Mostra o presidente como um patético fantoche repetindo frases prontas; um mito forjado com ajuda da máquina cultural da internet.

Nesse sentido, destacam-se as atuações irreverentes, licenciosas e em diálogo aberto com o público, como a de Guilherme Calzavara (que interpreta o Anjo) e de Marcelo Drummond (Mané), assim como os momentos em que o coro participa e intensifica esta sátira mordaz e sem freios.

Mas este mesmo coro tem duplo sentido durante o espetáculo. Ao mesmo tempo em que compõe a paródia, também se apresenta como uma célula de liberdade, a antítese do obscurantismo conservador que a peça satiriza. 

No final da montagem ecoam os versos de “Cordão”, canção de de Chico Buarque sintetizando a posição do grupo: “Ninguém vai me acorrentar/ enquanto eu puder cantar”.

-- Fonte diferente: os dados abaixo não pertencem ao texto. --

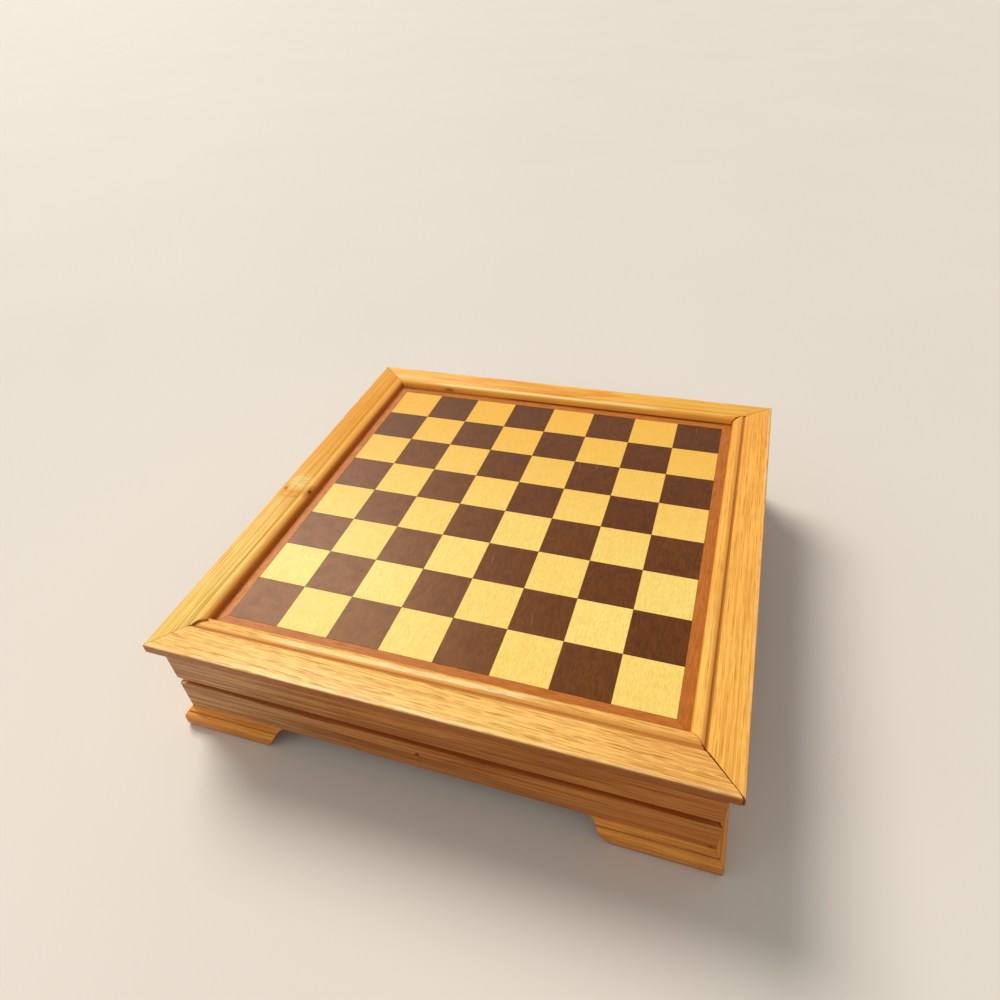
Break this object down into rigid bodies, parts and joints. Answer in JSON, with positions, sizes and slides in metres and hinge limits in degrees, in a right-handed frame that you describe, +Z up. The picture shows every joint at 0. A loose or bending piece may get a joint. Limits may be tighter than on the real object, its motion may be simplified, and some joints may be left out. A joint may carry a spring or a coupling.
{
  "type": "chess box",
  "caption": "Flat square wooden chess box on bracket feet: a recessed veneer playing board in a moulded frame, with one felt-lined drawer sliding out of each side.",
  "frame": {"origin": "on the floor, under the middle of the box", "axes": "+Z up; -Y is the front wall, which has no drawer; the drawers slide out along -X and +X"},
  "size_m": [0.3048, 0.3048, 0.0751],
  "materials": {
    "oak_frame": "pale golden oak with short dark pores, satin clear coat",
    "oak_walls": "brown oak with long straight grain, satin clear coat",
    "oak_feet": "warm orange oak, satin clear coat",
    "maple_veneer": "honey-coloured maple veneer, semi-gloss clear coat",
    "walnut_veneer": "dark walnut veneer, semi-gloss clear coat",
    "border_veneer": "reddish-orange veneer strip, semi-gloss clear coat",
    "plywood": "bare sanded birch plywood",
    "poplar": "bare sanded pale softwood",
    "felt": "green wool felt",
    "brads": "dull bright-wire brad heads"
  },
  "bodies": {
    "case": {"frame_rail_front": "oak_frame", "frame_rail_back": "oak_frame", "frame_rail_left": "oak_frame", "frame_rail_right": "oak_frame", "board_core": "plywood", "light_squares": "maple_veneer", "dark_squares": "walnut_veneer", "border_strips": "border_veneer", "wall_front": "oak_walls", "wall_back": "oak_walls", "bottom_panel": "plywood", "centre_divider": "poplar", "wall_brads": "brads", "foot_front_left_leg_x": "oak_feet", "foot_front_left_leg_y": "oak_feet", "foot_front_left_block": "poplar", "foot_front_right_leg_x": "oak_feet", "foot_front_right_leg_y": "oak_feet", "foot_front_right_block": "poplar", "foot_back_left_leg_x": "oak_feet", "foot_back_left_leg_y": "oak_feet", "foot_back_left_block": "poplar", "foot_back_right_leg_x": "oak_feet", "foot_back_right_leg_y": "oak_feet", "foot_back_right_block": "poplar"},
    "drawer_left": {"drawer_left_front": "oak_walls", "drawer_left_side_near": "poplar", "drawer_left_side_far": "poplar", "drawer_left_back": "poplar", "drawer_left_bottom": "plywood", "drawer_left_liner": "felt"},
    "drawer_right": {"drawer_right_front": "oak_walls", "drawer_right_side_near": "poplar", "drawer_right_side_far": "poplar", "drawer_right_back": "poplar", "drawer_right_bottom": "plywood", "drawer_right_liner": "felt"}
  },
  "joints": [
    {"name": "drawer_left_slide", "type": "slide", "parent": "case", "child": "drawer_left", "axis": [-1, 0, 0], "range_m": [0, 0.1]},
    {"name": "drawer_right_slide", "type": "slide", "parent": "case", "child": "drawer_right", "axis": [1, 0, 0], "range_m": [0, 0.1]}
  ]
}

O coro não insulta a plateia como em 1968, quando terminava o espetáculo jogando flores a um público de “mortos”. A intenção agora parece ser a de construir um momento de comunhão com uma audiência de entusiastas. O que era choque e provocação vira festa. Mas também um ato de resistência (ou re-existência, como prefere Zé Celso).

Só que, nesses momentos, a irreverência da sátira é suplantada pelo idealismo, e o espetáculo perde força. O coro torna-se repetitivo e autorreferente, simulando transes e adulando a si próprio. A imagem da roda-viva como metáfora de um capitalismo que tudo devora vai se diluindo até tornar-se o mote para uma grande ciranda envolvendo artistas e público.

Além disso, no conjunto estético do espetáculo, a fronteira entre a sátira e a celebração torna-se tênue. Durante as canções, por exemplo, é difícil saber o que é paródia e o que é manifesto. 

Já a iluminação criada por Guilherme Bonfanti pouco muda entre momentos tão antagônicos. A mesma luz efusiva, cheia de cores e efeitos incide sobre o processo terrível da construção de mitos e sobre as cenas festivas do coro. Ou seja, o espetáculo da indústria cultural e a pulsão libertária do Oficina são envolvidos pela mesma aura fascinante e hipnótica.

Com o tempo, a sensação é a de que os dois polos em oposição na peça são mais parecidos do que deveriam. Pode ser um desajuste da montagem, como também um sinal de alerta sobre a excessiva mistificação que ronda o teatro.